▶ [Entries shown]:
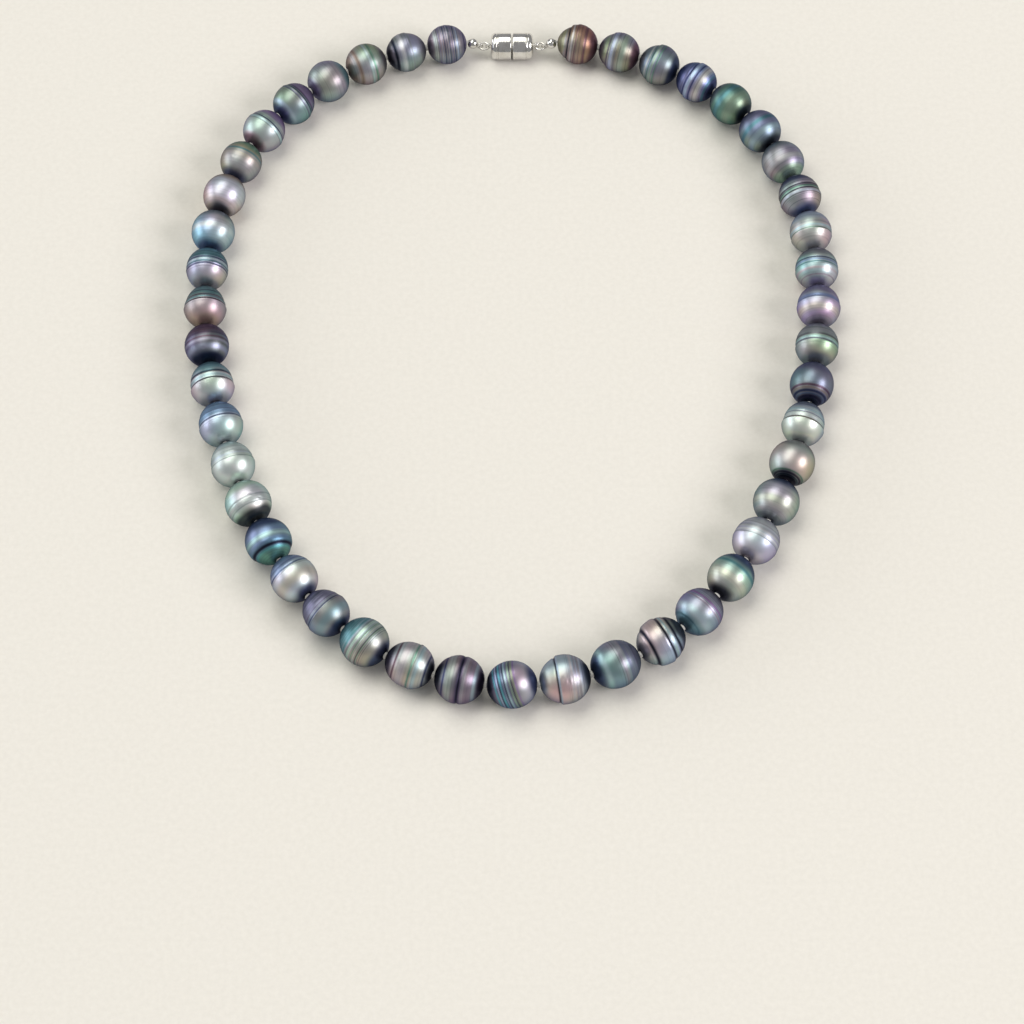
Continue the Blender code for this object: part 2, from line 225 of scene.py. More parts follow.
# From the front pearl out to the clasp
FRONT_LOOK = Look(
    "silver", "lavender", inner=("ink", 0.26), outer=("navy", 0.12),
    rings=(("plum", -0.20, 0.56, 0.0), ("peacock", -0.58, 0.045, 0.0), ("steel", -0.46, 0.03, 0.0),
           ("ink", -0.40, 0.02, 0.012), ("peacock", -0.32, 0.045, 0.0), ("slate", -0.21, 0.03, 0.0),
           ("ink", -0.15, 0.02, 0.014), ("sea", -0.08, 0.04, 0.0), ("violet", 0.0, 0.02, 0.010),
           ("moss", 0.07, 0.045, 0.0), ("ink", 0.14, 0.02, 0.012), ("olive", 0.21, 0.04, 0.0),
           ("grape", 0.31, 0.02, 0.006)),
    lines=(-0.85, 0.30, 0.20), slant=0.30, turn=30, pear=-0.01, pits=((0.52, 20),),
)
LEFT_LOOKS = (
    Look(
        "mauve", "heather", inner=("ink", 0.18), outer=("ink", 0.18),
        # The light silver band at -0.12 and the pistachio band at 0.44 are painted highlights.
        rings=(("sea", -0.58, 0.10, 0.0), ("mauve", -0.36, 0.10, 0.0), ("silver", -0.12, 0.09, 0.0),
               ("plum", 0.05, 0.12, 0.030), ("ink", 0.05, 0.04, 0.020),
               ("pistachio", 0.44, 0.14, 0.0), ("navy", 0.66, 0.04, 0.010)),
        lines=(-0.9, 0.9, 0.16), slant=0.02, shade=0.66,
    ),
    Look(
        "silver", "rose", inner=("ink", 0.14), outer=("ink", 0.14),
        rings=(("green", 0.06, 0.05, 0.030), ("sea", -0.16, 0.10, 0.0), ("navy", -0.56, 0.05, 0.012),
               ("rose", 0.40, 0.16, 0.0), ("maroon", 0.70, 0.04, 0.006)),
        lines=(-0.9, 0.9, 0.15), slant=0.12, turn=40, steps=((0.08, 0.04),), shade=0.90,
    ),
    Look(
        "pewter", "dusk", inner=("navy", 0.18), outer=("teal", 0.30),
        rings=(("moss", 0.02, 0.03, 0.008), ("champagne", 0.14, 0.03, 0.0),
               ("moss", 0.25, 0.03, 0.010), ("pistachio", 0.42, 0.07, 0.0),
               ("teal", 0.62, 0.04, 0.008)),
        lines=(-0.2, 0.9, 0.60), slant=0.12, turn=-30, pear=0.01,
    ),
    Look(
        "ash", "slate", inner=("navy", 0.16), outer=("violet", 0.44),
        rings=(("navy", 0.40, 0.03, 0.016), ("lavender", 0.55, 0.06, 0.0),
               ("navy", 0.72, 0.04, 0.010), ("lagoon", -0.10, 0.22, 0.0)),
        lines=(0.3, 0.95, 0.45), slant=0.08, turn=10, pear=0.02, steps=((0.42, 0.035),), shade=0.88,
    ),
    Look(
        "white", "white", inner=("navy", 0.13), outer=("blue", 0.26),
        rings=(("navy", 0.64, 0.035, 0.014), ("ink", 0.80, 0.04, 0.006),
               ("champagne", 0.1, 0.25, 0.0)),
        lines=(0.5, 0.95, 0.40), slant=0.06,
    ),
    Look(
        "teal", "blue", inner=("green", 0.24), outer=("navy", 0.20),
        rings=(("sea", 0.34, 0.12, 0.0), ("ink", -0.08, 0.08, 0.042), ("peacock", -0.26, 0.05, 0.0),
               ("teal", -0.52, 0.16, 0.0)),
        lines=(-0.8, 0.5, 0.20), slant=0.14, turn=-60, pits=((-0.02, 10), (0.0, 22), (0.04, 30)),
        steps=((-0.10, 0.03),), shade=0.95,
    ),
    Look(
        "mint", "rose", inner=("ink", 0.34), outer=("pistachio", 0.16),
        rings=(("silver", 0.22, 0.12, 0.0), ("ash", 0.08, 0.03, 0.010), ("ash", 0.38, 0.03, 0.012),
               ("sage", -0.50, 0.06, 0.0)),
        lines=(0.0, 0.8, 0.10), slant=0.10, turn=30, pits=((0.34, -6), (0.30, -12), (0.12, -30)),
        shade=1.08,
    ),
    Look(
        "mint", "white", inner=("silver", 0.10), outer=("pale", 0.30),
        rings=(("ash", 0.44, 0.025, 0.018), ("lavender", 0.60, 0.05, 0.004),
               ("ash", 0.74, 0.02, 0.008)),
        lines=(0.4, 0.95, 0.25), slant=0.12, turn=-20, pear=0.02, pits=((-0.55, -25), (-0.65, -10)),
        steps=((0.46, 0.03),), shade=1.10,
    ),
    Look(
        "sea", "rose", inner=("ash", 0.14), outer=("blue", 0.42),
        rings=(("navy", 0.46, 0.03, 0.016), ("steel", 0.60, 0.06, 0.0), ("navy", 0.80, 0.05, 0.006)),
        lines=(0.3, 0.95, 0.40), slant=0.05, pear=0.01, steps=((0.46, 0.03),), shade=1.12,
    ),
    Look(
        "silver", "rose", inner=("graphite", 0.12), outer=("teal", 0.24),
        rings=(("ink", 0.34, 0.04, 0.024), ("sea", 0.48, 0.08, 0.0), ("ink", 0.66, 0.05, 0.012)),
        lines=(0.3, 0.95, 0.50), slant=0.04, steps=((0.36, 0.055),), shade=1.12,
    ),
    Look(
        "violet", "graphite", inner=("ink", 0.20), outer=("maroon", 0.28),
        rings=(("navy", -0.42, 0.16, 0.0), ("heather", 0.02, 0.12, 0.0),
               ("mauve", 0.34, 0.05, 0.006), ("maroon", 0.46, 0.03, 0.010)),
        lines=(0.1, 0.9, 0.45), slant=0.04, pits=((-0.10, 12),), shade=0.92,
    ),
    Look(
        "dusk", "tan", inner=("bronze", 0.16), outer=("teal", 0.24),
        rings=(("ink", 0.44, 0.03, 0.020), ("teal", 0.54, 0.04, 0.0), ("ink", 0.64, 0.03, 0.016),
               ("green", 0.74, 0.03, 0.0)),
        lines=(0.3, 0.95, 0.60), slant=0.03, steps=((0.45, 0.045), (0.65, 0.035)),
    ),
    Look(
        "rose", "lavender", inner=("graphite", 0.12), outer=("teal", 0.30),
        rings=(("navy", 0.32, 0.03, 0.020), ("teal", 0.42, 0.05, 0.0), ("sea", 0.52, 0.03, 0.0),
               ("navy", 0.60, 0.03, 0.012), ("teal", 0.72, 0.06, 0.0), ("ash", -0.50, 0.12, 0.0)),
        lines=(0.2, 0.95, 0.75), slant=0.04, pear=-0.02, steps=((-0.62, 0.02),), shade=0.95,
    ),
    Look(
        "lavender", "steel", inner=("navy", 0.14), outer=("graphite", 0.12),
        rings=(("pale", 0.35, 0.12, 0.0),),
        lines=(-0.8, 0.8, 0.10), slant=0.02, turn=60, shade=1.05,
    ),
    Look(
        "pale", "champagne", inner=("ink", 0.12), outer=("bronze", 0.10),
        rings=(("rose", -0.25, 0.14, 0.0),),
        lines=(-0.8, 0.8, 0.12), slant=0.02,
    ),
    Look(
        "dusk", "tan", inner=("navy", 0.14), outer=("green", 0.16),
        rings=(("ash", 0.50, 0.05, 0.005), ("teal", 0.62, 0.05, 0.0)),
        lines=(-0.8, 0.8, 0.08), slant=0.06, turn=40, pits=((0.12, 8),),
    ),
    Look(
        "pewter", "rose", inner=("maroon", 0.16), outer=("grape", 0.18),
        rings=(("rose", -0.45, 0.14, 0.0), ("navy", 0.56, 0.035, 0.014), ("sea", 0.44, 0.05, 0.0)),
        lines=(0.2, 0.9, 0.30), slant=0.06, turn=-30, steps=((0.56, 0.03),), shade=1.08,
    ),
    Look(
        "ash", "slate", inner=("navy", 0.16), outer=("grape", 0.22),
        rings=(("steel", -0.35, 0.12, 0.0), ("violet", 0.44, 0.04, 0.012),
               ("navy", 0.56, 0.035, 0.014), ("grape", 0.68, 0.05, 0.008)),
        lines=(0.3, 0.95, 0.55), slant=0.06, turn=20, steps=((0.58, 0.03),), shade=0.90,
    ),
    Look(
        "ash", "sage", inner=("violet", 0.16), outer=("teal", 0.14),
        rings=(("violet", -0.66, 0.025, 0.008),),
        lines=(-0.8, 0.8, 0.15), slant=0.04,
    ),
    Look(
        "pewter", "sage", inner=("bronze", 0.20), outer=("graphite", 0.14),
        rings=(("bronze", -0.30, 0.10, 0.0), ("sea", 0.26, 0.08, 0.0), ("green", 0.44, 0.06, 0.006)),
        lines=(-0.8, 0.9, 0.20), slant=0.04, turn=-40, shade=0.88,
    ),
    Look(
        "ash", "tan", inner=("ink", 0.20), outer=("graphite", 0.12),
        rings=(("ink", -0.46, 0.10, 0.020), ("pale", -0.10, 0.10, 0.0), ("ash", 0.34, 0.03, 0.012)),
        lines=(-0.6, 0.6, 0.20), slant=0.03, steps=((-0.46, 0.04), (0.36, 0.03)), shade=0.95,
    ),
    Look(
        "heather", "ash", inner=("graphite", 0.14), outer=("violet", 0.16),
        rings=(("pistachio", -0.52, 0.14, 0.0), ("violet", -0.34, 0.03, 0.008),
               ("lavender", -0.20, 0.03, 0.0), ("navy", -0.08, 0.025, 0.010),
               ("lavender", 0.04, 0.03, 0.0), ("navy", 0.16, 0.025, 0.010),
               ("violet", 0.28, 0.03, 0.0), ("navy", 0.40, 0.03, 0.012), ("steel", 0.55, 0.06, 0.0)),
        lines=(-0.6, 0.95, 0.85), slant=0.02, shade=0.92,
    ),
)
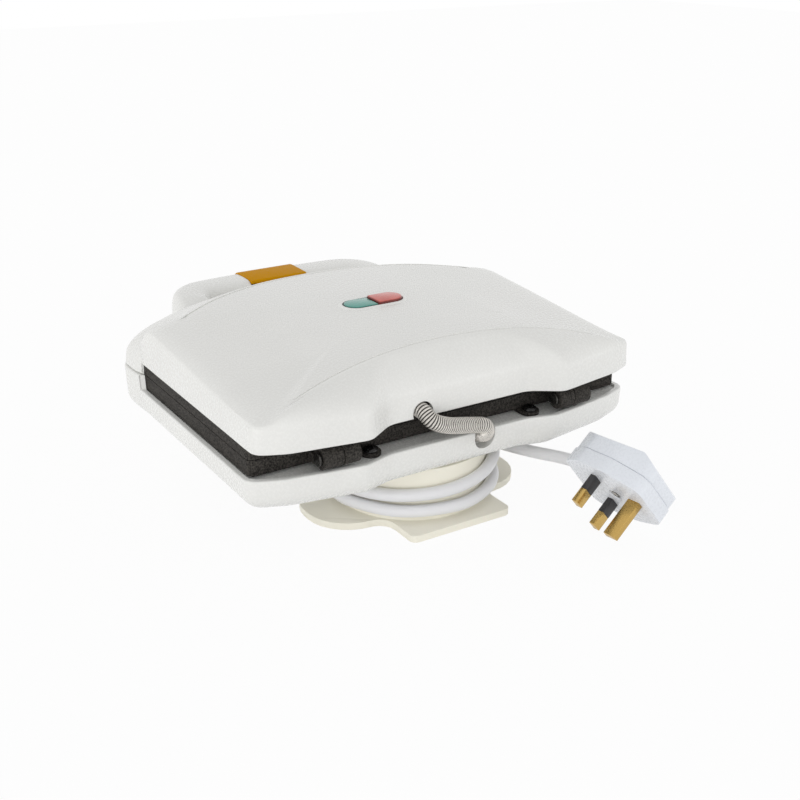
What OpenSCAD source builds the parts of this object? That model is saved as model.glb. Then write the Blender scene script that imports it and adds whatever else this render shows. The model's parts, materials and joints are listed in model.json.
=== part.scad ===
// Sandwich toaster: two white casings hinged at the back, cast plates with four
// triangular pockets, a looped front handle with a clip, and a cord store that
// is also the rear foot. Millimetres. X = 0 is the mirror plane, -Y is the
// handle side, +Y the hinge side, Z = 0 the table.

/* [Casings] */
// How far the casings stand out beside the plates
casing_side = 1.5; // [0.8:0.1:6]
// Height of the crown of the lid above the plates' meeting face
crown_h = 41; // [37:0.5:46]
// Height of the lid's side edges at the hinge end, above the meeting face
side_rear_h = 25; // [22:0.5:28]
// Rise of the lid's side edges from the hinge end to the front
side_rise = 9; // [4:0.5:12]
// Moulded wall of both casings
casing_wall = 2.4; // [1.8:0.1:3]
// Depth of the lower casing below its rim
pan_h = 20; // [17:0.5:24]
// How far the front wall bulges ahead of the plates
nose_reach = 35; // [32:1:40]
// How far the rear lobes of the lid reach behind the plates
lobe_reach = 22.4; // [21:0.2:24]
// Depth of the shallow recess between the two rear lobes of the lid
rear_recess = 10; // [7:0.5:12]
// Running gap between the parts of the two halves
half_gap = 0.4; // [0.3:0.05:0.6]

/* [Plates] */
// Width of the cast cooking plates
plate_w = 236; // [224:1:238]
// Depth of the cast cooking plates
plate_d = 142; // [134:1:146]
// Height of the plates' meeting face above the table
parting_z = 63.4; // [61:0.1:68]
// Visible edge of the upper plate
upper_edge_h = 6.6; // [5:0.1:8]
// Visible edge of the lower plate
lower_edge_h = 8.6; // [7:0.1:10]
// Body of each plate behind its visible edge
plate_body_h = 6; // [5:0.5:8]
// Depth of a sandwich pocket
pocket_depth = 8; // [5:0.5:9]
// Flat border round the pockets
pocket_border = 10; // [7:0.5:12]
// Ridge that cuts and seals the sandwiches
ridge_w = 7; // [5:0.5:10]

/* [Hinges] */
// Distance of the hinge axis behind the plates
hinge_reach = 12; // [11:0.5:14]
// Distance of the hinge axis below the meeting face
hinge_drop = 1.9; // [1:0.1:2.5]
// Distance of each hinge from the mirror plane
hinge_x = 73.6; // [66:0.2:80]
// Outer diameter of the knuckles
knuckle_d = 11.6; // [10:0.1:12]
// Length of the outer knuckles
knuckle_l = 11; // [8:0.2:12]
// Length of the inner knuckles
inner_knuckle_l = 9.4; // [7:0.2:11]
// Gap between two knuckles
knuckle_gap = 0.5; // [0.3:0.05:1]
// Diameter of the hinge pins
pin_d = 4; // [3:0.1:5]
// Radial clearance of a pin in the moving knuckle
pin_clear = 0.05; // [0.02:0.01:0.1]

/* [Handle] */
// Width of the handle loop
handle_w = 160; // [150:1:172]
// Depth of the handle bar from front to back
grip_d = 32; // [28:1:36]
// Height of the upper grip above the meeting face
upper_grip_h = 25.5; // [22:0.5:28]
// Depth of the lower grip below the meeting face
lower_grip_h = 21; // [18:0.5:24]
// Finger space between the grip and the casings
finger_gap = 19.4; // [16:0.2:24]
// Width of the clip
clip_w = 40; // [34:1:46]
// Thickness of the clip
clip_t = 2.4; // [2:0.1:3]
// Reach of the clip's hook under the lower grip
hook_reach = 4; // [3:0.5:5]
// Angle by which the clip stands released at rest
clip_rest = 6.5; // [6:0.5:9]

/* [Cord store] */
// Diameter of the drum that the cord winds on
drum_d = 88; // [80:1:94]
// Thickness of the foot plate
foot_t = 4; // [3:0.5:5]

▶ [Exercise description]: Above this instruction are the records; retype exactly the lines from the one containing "What OpenSCAD source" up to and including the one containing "0 the table.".

▶ [Full output]:
What OpenSCAD source builds the parts of this object? That model is saved as model.glb. Then write the Blender scene script that imports it and adds whatever else this render shows. The model's parts, materials and joints are listed in model.json.
=== part.scad ===
// Sandwich toaster: two white casings hinged at the back, cast plates with four
// triangular pockets, a looped front handle with a clip, and a cord store that
// is also the rear foot. Millimetres. X = 0 is the mirror plane, -Y is the
// handle side, +Y the hinge side, Z = 0 the table.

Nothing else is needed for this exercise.